→ Aim of the task
Each line from the start of the data below through the one containing "of a material" must be reproduced exactly.

→ Supplied data
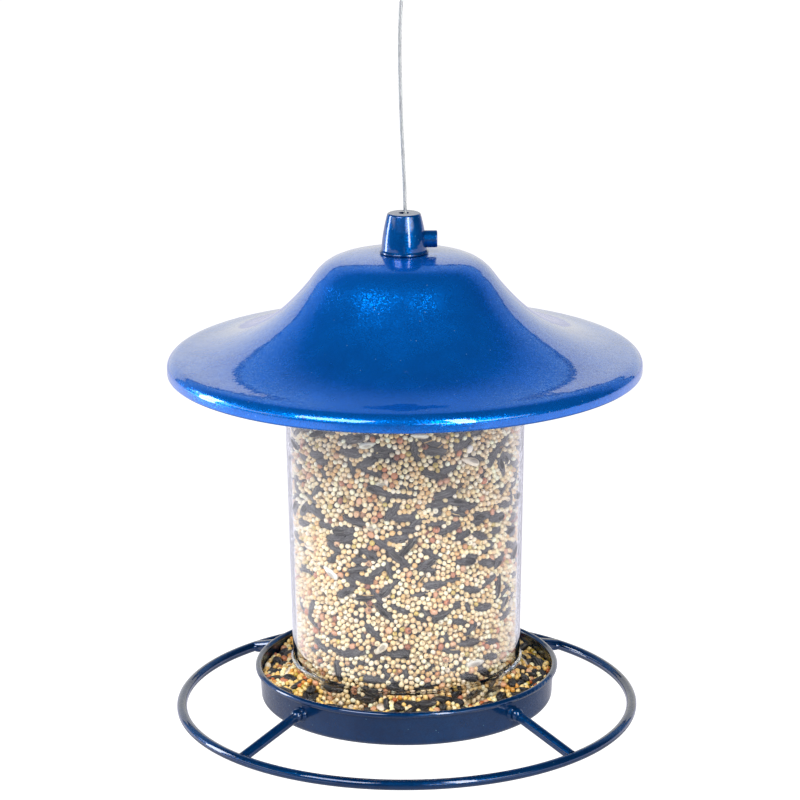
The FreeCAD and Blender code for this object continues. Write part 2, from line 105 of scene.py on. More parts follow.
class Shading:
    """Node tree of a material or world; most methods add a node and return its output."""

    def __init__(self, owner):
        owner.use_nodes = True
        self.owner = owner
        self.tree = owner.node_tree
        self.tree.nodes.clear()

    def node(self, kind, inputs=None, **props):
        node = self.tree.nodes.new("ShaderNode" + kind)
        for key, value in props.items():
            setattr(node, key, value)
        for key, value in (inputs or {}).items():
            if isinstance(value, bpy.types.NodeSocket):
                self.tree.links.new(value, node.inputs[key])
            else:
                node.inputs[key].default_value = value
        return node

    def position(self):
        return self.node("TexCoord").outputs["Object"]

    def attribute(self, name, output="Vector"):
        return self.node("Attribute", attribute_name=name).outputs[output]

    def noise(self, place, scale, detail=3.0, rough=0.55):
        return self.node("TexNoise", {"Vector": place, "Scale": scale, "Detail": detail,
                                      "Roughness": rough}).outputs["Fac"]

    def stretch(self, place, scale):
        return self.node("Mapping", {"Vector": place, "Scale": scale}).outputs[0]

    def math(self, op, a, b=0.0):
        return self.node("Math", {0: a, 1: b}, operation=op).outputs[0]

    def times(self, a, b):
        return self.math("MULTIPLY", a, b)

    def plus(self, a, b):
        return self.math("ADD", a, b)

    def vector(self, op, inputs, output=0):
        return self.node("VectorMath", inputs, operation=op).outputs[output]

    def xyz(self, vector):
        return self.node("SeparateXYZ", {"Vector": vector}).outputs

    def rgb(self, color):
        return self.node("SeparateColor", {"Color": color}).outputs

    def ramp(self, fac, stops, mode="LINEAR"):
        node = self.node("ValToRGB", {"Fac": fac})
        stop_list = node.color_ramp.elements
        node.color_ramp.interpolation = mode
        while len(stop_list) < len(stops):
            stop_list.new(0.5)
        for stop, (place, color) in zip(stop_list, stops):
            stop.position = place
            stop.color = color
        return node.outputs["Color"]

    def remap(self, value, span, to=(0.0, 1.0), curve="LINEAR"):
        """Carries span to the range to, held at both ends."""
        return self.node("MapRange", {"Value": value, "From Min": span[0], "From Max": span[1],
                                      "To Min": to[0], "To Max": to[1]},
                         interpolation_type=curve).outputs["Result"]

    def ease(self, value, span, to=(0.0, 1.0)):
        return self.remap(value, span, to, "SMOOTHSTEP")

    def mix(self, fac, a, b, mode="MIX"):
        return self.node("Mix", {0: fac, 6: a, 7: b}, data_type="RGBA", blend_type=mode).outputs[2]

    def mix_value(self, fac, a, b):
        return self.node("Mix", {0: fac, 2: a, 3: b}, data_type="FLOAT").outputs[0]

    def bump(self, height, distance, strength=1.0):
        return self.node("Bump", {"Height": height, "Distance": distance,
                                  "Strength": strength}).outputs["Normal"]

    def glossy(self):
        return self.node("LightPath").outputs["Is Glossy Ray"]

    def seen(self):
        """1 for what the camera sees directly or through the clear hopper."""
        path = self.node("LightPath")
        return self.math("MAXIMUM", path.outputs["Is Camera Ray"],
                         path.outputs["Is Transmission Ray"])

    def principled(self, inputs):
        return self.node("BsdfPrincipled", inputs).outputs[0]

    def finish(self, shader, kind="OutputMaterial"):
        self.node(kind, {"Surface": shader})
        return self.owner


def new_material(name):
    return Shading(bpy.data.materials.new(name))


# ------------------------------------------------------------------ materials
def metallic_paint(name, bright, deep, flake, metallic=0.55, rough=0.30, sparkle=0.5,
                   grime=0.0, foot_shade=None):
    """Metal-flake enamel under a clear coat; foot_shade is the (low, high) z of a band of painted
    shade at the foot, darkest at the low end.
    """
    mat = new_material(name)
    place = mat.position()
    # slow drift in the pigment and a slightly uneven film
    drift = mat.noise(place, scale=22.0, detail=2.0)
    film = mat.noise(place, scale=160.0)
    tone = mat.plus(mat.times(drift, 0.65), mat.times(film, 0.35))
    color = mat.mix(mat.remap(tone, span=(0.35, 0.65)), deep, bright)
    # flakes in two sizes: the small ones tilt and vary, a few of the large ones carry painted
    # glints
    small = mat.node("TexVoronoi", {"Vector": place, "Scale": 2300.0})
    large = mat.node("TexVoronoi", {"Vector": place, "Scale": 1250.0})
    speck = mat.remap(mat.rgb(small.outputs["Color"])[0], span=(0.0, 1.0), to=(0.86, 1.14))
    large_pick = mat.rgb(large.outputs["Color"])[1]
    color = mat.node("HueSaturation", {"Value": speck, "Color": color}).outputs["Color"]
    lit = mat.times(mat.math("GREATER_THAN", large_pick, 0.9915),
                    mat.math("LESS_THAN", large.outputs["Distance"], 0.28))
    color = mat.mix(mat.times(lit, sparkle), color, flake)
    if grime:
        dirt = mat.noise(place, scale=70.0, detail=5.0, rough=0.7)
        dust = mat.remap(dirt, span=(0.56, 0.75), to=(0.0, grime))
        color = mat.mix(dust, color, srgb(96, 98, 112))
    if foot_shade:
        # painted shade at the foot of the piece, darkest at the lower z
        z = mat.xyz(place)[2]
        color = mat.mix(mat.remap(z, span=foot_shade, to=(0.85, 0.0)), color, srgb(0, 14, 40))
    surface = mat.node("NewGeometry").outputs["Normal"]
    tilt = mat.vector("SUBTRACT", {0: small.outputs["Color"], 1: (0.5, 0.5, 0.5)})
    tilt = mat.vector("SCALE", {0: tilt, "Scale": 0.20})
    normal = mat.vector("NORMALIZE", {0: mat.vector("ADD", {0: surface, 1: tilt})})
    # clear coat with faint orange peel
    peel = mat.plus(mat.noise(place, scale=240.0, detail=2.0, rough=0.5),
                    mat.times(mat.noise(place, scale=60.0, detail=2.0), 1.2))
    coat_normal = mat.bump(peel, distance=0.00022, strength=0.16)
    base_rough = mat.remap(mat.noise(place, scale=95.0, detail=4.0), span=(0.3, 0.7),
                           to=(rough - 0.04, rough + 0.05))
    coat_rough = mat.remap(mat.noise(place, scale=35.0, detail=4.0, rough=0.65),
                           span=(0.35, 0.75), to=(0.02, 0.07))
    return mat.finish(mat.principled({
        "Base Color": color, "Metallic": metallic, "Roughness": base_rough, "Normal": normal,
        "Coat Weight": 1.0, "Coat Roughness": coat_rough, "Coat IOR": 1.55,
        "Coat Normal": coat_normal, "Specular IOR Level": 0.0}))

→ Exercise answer
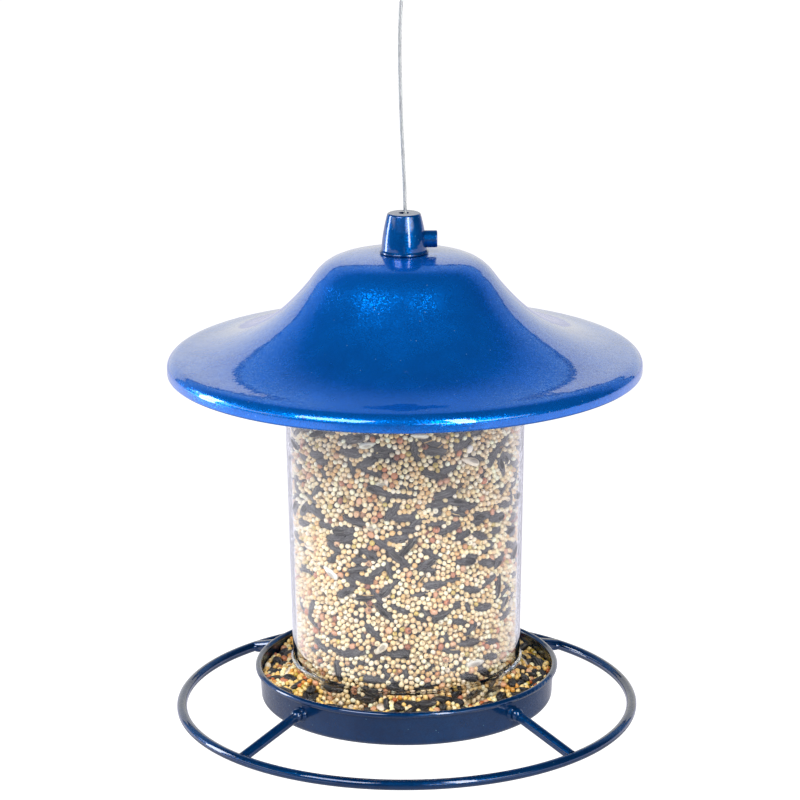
The FreeCAD and Blender code for this object continues. Write part 2, from line 105 of scene.py on. More parts follow.
class Shading:
    """Node tree of a material or world; most methods add a node and return its output."""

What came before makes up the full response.